A graph is a collection of nodes (sometimes called vertices) and the edges that connect them. It’s helpful to think of a node as representing an entity, and an edge as representing a relationship or interaction between two entities:

Some Graphs

Examples of Graphs: Left: a transit map; Center: a social network; Right: a molecular structure (2-phenylethanol). Each is an everyday construct that can be represented as a graph—a set of nodes and edges.

Graphs come in two main forms:

An undirected graph has edges with no direction. If there is an edge between nodes \(A\) and \(B\), we write \(A\)–\(B\), and the relationship is symmetric.
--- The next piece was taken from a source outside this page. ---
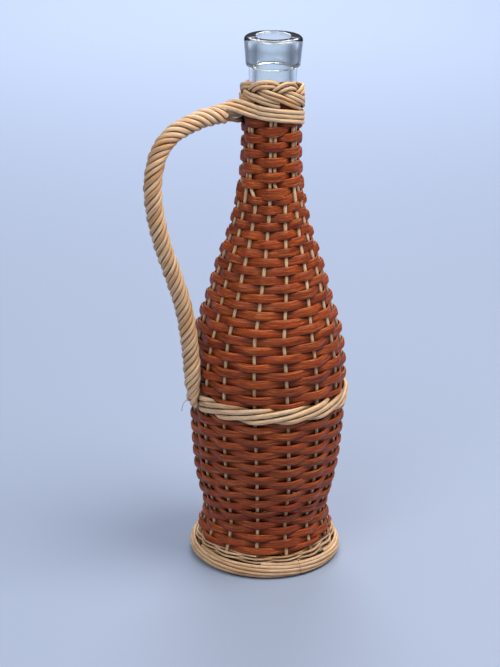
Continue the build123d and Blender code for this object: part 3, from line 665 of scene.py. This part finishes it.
def stiff_wave(half_turns):
    """A wave from -1 to 1 like a stiff cane's: nearly straight between its rounded crests.

    It is the arcsine of the stiffness times the cosine, over the arcsine of the stiffness.
    """
    return np.arcsin(WEAVER_STIFFNESS * np.cos(np.pi * half_turns)) / math.asin(WEAVER_STIFFNESS)


def foot_line(angle):
    """Height of the brown weave's lower edge at angles round the foot."""
    return round_line(FOOT_LINE, angle)


def body_weaver(first, last, height_of, tall, seed, thin=None, ends=(0.0, 0.0), floor=None, roof=None):
    """A weaver from stake first to stake last, in front of one stake and behind the next.

    Its line swings as a stiff wave from the stakes' front to their back, once in two stakes. Its
    height goes from tall[0] behind a stake to tall[1] halfway and tall[2] in front of one, so
    the rows close over each other, but it keeps between the floor and the roof that it is packed
    against, each a line round the jacket. Small seeded shifts keep any two rows from being alike.
    """
    start, end = first - ends[0], last + ends[1]
    crossing = np.linspace(start, end, int((end - start) * WEAVER_STEPS) + 1)
    z = height_of(crossing)
    swing = -stiff_wave(crossing - SHOWN_STAKE)
    body = weaver_thickness(z) if thin is None else np.full(len(z), thin)
    front = np.maximum(body, WEAVER_FRONT) if thin is None else body
    thick = body + (front - body) * np.maximum(swing, 0)
    reach = np.where(swing > 0, STAKE_RADIUS + FRONT_AIR, STAKE_RADIUS * BEHIND_SHARE) + thick / 2
    low, middle, high = tall(crossing) if callable(tall) else tall
    height = middle + np.where(swing > 0, (high - middle), (middle - low)) * swing
    height = height * uneven(0.05, crossing, 1.0, seed + 1)
    z = z + 0.16 * wander(crossing, 1.6, seed + 2)
    angle = gap_angle(crossing, z)
    under = z - height / 2 if floor is None else np.maximum(z - height / 2, floor(angle))
    over = z + height / 2 if roof is None else np.minimum(z + height / 2, roof(angle))
    z, height = (under + over) / 2, np.maximum(over - under, LEAST_HEIGHT)
    normal = outward(angle, z)
    path = polar(stake_line(z), angle, z) + normal * (swing * reach)[:, None]
    return sweep(
        path, normal, thick, height, seed, **WEAVER_PROFILE,
        roll=5 * wander(crossing, 1.3, seed + 3),
        # Painted shade: the colour darkens where the weaver swings back behind a stake
        shade=0.3 * ease(-swing, 0.3, 1.0),
        tone=0.8 * wander(crossing, 2.3, seed + 4) + 0.35 * wander(crossing, 17, seed + 5),
    )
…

These types of graphs are often used to represent mutual relationships. Think of ‘friendships’ in a social network.
A directed graph (digraph) has edges that point from one node to another. Using social media as an example, with nodes \(A\) and \(B\) here are some ways we could write relationships between them:
- \(A\rightarrow B\) : Person \(A\) follows person \(B\), but person \(B\) does not follow person \(A\).
- \(B\rightarrow A\) : Person \(B\) follows person \(A\), but person \(A\) does not follow person \(B\).
- \(A\leftrightarrow B\) : \(A\) and \(B\) are friends with each other

Each of these can also be cyclic or acyclic:

A cyclic graph contains at at least one path that allows you to start at a node and return to the same place. Using websites as an example: If Site \(A\) links to Site \(B\), Site \(B\) links to Site \(C\), and Site \(C\) links back to Site \(A\), that forms a cycle.
An acyclic graph has no cycles. You cannot return to a starting point by following a sequence of edges.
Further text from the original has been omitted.